The Commonwealth Government of today contains a number of members of the Government in power during those years, but we then took no steps whatever towards adjustment. The simple fact is that we have been most unwillingly forced into the present action by abnormal trading conditions, and especially by the rapidly progressive exclusion of our exports, as I have already said, by many countries, and not least by the United States. Within the past few months your Government, in our view, has imposed discriminatory dumping duties upon Australian butter and has raised duties against tallow. Moreover, obstacles have been placed in the way of the importation of barley malt. In our view it matters little whether exclusion is brought about by licensing, quotas, or prohibitive duties. The effect is the same, and we in particular have been sufferers.
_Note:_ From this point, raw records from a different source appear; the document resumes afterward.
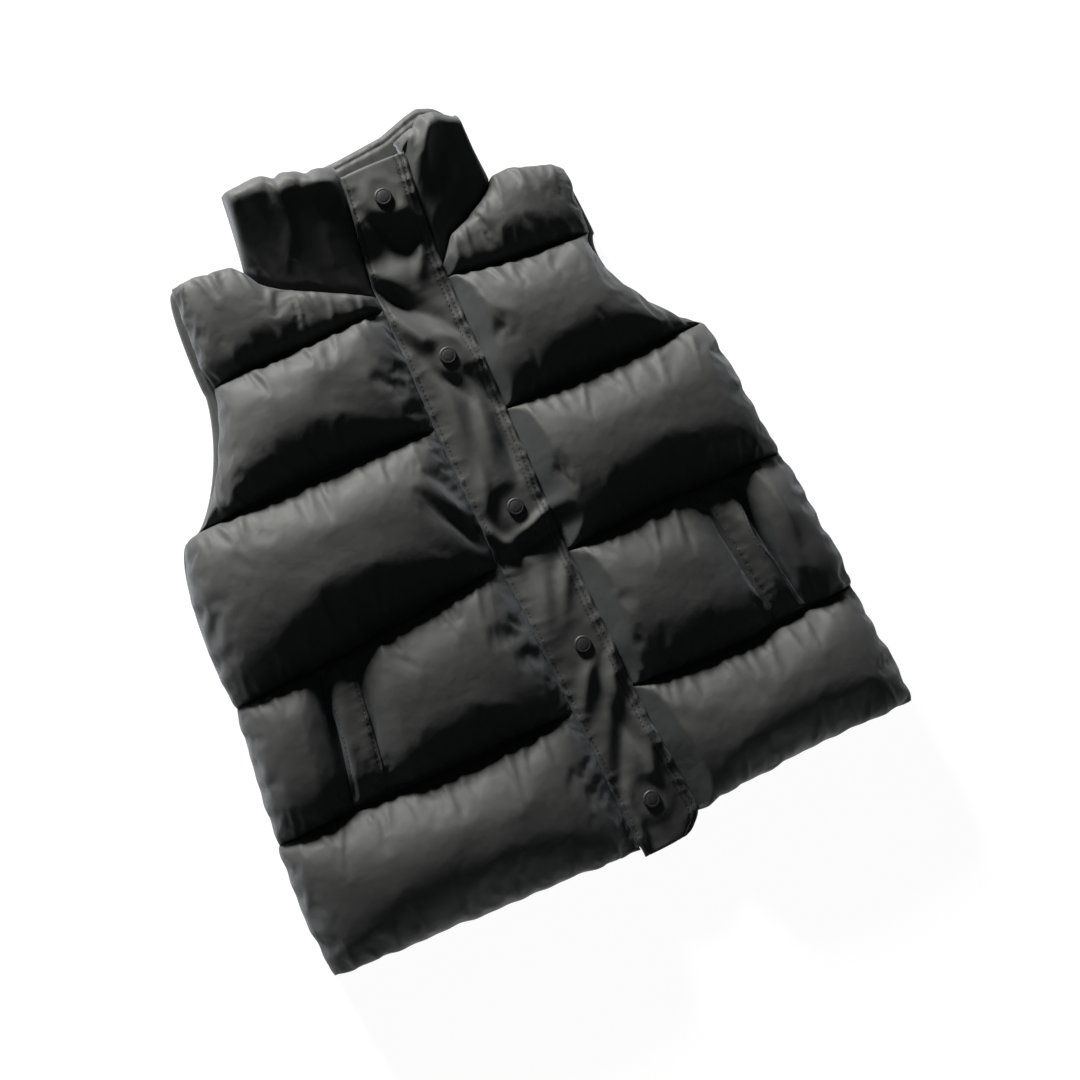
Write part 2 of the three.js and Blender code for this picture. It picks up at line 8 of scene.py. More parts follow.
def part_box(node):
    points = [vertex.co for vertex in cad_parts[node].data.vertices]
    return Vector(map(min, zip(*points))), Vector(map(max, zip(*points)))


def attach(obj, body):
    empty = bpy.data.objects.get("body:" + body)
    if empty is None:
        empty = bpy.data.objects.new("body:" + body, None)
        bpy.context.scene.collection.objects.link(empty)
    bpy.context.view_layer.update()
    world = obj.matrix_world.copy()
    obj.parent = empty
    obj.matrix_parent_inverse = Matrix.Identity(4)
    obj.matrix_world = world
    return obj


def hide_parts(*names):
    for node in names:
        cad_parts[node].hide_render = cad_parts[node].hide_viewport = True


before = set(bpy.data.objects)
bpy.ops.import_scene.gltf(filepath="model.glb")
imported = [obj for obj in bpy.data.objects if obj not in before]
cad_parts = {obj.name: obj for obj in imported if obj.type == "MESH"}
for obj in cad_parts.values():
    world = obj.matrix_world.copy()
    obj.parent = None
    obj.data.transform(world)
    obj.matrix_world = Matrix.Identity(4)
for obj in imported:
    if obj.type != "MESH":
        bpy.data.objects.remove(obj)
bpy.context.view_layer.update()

# Camera, light and floor
# The vest is seen from nearly straight above, from a little to its right side, and turned so that its collar
# points up and to the left. Low light comes from the collar's side.

MM = 0.001
SNAP_3 = (22, -16)  # the third snap's middle in the vest's own tables
snap_low, snap_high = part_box("snap_3")
snap_x = (snap_low.x + snap_high.x) / 2 / MM
snap_y = (snap_low.y + snap_high.y) / 2 / MM
SHIFT = np.array([snap_x - SNAP_3[0], snap_y - SNAP_3[1], 0])


def placed(points):
    """Points of the vest's own tables, in mm, as metres in the frame."""
    return (np.asarray(points, float) + SHIFT) * MM


camera_data = bpy.data.cameras.new("camera")
camera_data.lens = 50
camera_data.sensor_width = 36
camera_data.clip_end = 20
camera = bpy.data.objects.new("camera", camera_data)
bpy.context.collection.objects.link(camera)
bpy.context.scene.camera = camera

VIEW_POINT = (32, -52, 25)  # what the camera looks at
VIEW_DISTANCE = 1350
VIEW_TILT = math.radians(10)  # from straight above, towards the right side
VIEW_TURN = math.radians(25)  # how far the collar leans left in the picture
to_camera = Vector((-math.sin(VIEW_TILT), 0, math.cos(VIEW_TILT)))
picture_right = Vector((math.cos(VIEW_TURN), -math.sin(VIEW_TURN), 0))
picture_right = (picture_right - to_camera * picture_right.dot(to_camera)).normalized()
picture_up = to_camera.cross(picture_right)
camera_turn = Matrix((picture_right, picture_up, to_camera)).transposed().to_4x4()
camera_place = Vector(placed(VIEW_POINT)) + to_camera * VIEW_DISTANCE * MM
camera.matrix_world = Matrix.Translation(camera_place) @ camera_turn


def lamp(name, azimuth, elevation, distance, size, energy, colour):
    """A square soft box at this bearing from +Y, turned to +X, and height, in degrees, facing the vest."""
    light = bpy.data.lights.new(name, "AREA")
    light.size = size
    light.energy = energy
    light.color = colour
    box = bpy.data.objects.new(name, light)
    a, e = math.radians(azimuth), math.radians(elevation)
    way = Vector((math.sin(a) * math.cos(e), math.cos(a) * math.cos(e), math.sin(e)))
    box.location = way * distance
    box.rotation_euler = way.to_track_quat("Z", "Y").to_euler()
    bpy.context.collection.objects.link(box)


lamp("key_light", azimuth=-6, elevation=15, distance=3.0, size=0.6, energy=310, colour=(1.0, 0.985, 0.95))
lamp("fill_light", azimuth=200, elevation=62, distance=3.0, size=2.5, energy=3, colour=(0.9, 0.95, 1.0))

world = bpy.data.worlds.new("studio")
world.use_nodes = True
bpy.context.scene.world = world
background = world.node_tree.nodes["Background"]
dim = world.node_tree.nodes.new("ShaderNodeBackground")
seen = world.node_tree.nodes.new("ShaderNodeLightPath")
choose = world.node_tree.nodes.new("ShaderNodeMixShader")
background.inputs["Color"].default_value = (0.95, 0.95, 0.95, 1)
dim.inputs["Color"].default_value = (0.9, 0.95, 1.0, 1)
dim.inputs["Strength"].default_value = 0.03
world.node_tree.links.new(seen.outputs["Is Camera Ray"], choose.inputs[0])
world.node_tree.links.new(dim.outputs[0], choose.inputs[1])
world.node_tree.links.new(background.outputs[0], choose.inputs[2])
world.node_tree.links.new(choose.outputs[0], world.node_tree.nodes["World Output"].inputs[0])
bpy.context.scene.view_settings.view_transform = "Standard"

FLOOR_HALF = 6.0
FLOOR_Z = -0.0003
floor_mesh = bpy.data.meshes.new("floor")
sides = [(-1, -1), (1, -1), (1, 1), (-1, 1)]
floor_mesh.from_pydata([(x * FLOOR_HALF, y * FLOOR_HALF, FLOOR_Z) for x, y in sides], [], [(0, 1, 2, 3)])
floor = bpy.data.objects.new("floor", floor_mesh)
bpy.context.collection.objects.link(floor)
floor_paint = bpy.data.materials.new("floor_paint")
floor_paint.use_nodes = True
floor_shader = floor_paint.node_tree.nodes["Principled BSDF"]
floor_shader.inputs["Base Color"].default_value = (0.14, 0.14, 0.14, 1)
floor_shader.inputs["Roughness"].default_value = 0.9
floor_shader.inputs["Emission Color"].default_value = (1, 1, 1, 1)
floor_shader.inputs["Emission Strength"].default_value = 0.96
floor_mesh.materials.append(floor_paint)


# Shell cloth
# Every panel is one black, lightly calendered nylon with a satin face. It is thin enough to show small
# creases, and its weave only shows close up.

SHELL_COLOUR = (0.034, 0.0355, 0.0345, 1)
SHELL_ROUGHNESS = 0.6


def shader_of(name):
    """A new material, its nodes and a function that links two of them."""
    material = bpy.data.materials.new(name)
    material.use_nodes = True
    tree = material.node_tree
    return material, tree.nodes, tree.links.new


def noise_node(nodes, link, vector, scale, detail):
    """A noise texture over the vector: its factor."""
    node = nodes.new("ShaderNodeTexNoise")
    node.inputs["Scale"].default_value = scale
    node.inputs["Detail"].default_value = detail
    link(vector, node.inputs["Vector"])
    return node.outputs["Fac"]


def bump_node(nodes, link, height, distance, before=None):
    """A bump of this height in metres, over the one before it: its normal."""
    node = nodes.new("ShaderNodeBump")
    node.inputs["Distance"].default_value = distance
    link(height, node.inputs["Height"])
    if before:
        link(before, node.inputs["Normal"])
    return node.outputs["Normal"]


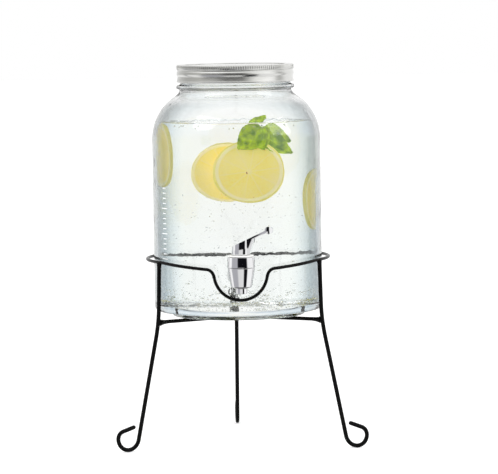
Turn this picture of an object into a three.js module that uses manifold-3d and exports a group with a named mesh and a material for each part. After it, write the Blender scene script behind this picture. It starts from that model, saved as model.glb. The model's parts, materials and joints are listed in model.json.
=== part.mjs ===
// A glass beverage dispenser: a jar with a screw lid and a lever spigot, standing in a wire stand.
// Millimetres, +Z up. The jar's axis is x = 0, y = 0, and the spigot faces -Y.

import * as THREE from 'three';
import { mergeVertices } from 'three/addons/utils/BufferGeometryUtils.js';
import Module from 'manifold-3d';

const wasm = await Module();
wasm.setup();

// ---- Driving dimensions ----------------------------------------------------------------------

const GAP = 0.3;                    // clearance between pieces that touch in the real object
const DEGREE = Math.PI / 180;

// Jar
const jarRadius = 84;               // outside of the straight wall
const jarWall = 4;
const jarFloor = 7;                 // glass under the drink, above the plane the jar stands on
const jarBaseZ = 128;               // the plane the jar stands on, above the floor
const baseRingRadius = 66;          // the foot ring that touches the stand
const baseRingHeight = 5;
const heelRadius = 6;               // rounding from the foot ring's step to the wall
const pushUp = 2;                   // how far the base is domed up inside the foot ring
const straightTopZ = 304;           // where the wall ends and the shoulder begins
const shoulderRadius = 51;
const neckRadius = 56;
const neckHeight = 4;               // plain neck between the shoulder and the collar
const collarRadius = 59;            // glass bead under the lid
const collarHeight = 5;
const finishRadius = 55;            // root of the screw thread
const threadHeight = 1.6;
const threadPitch = 5.5;
const threadTurns = 1.25;
const lipZ = 375;                   // top of the glass
const jarSides = 48;

// Lid: a gasket and a disc on the lip, held down by a screw band
const bandRadius = 58.3;            // over the knurled edge
const bandWall = 1;
const bandBead = 0.7;               // how far the beads swell past the grooves
const bandTopZ = 378;
const bandBottomZ = 360.6;
const knurlHeight = 5.4;
const beadHeight = 5.8;
const flangeWidth = 7.5;            // band's turned-in top edge
const discThickness = 0.6;
const discPanelRise = 0.6;
const discPanelRadius = 46;
const gasketThickness = 0.8;
const lidSides = 40;

// Stand
const ringRadius = 90.7;            // centreline of the ring
const ringZ = 185;
const ringWire = 1.6;               // radius of the ring's wire
const legWire = 2.1;                // radius of the legs' wire
const spokeWire = 1.9;
const dipHalfWidth = 26;            // the ring dips under the spigot
const dipBottomZ = 150.5;
const dipFillet = 8;
const legTopRadius = 91.4;          // where a leg meets the ring
const legBendRadius = 92.8;         // where a leg meets its spoke and starts to flare
const footRadius = 129.5;           // centre of a foot's curl
const curlRadius = 11.6;
const curlTopRadius = 7.4;          // the tighter bend over the top of the curl
const curlTail = 12.5;              // straight end of the wire
const curlTailAngle = 75;           // where the top bend ends, in degrees
const frontLegAngle = 60;           // from the spigot's direction to each front leg
const spokeHubRadius = 5;
const spokeHubHeight = 3.4;

// Spigot
const spigotReach = 26;             // from the jar's wall to the spigot's vertical axis
const shankZ = 175;
const shankRadius = 7.8;
const shankBore = 4.6;
const flangeRadius = 12;
const flangeThickness = 2;
const washerRadius = 12.2;
const washerThickness = 3;
const nutAcrossFlats = 22;
const nutThickness = 8;
const shankEnd = 2.2;               // shank past the nut
const bodyTopZ = 184;
const bodyTopRadius = 13.5;
const bodyBottomZ = 164.6;
const bodyBottomRadius = 10.4;
const nozzleRadius = 5.6;
const nozzleBore = 4;
const nozzleBottomZ = 158.6;
const chamberRadius = 8.2;
const seatZ = 167;
const bonnetHeight = 10.4;
const bonnetTopRadius = 13;
const bonnetPlug = 4.5;             // how far the bonnet screws down into the body
const springPocketRadius = 6.7;
const bonnetCrown = 3.4;            // metal above the spring pocket
const spigotSides = 24;

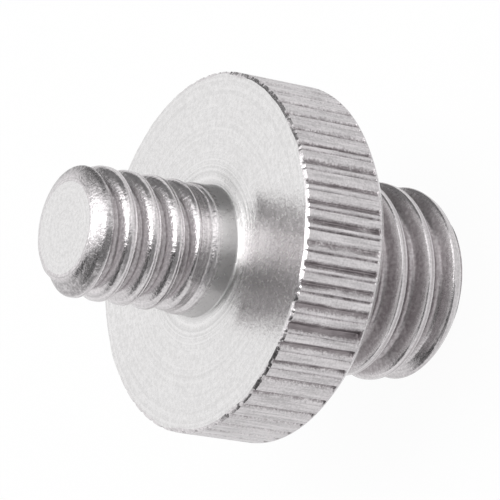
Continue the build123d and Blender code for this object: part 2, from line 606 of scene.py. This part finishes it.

Under all the circumstances we hope that, while the Government of the United States may not be able to look with approval upon the introduction of the licensing system which we have been obliged to adopt, your Administration will appreciate that the limited curtailment which we have imposed upon imports has been imperative in our national interest, and that the step would not have been taken except after the most profound consideration. We greatly trust that this policy will in no way impair the exceptionally cordial relationship which has always existed between the Governments and the peoples of our two countries.
I should be obliged if this communication could be regarded as completely confidential as between our two Governments.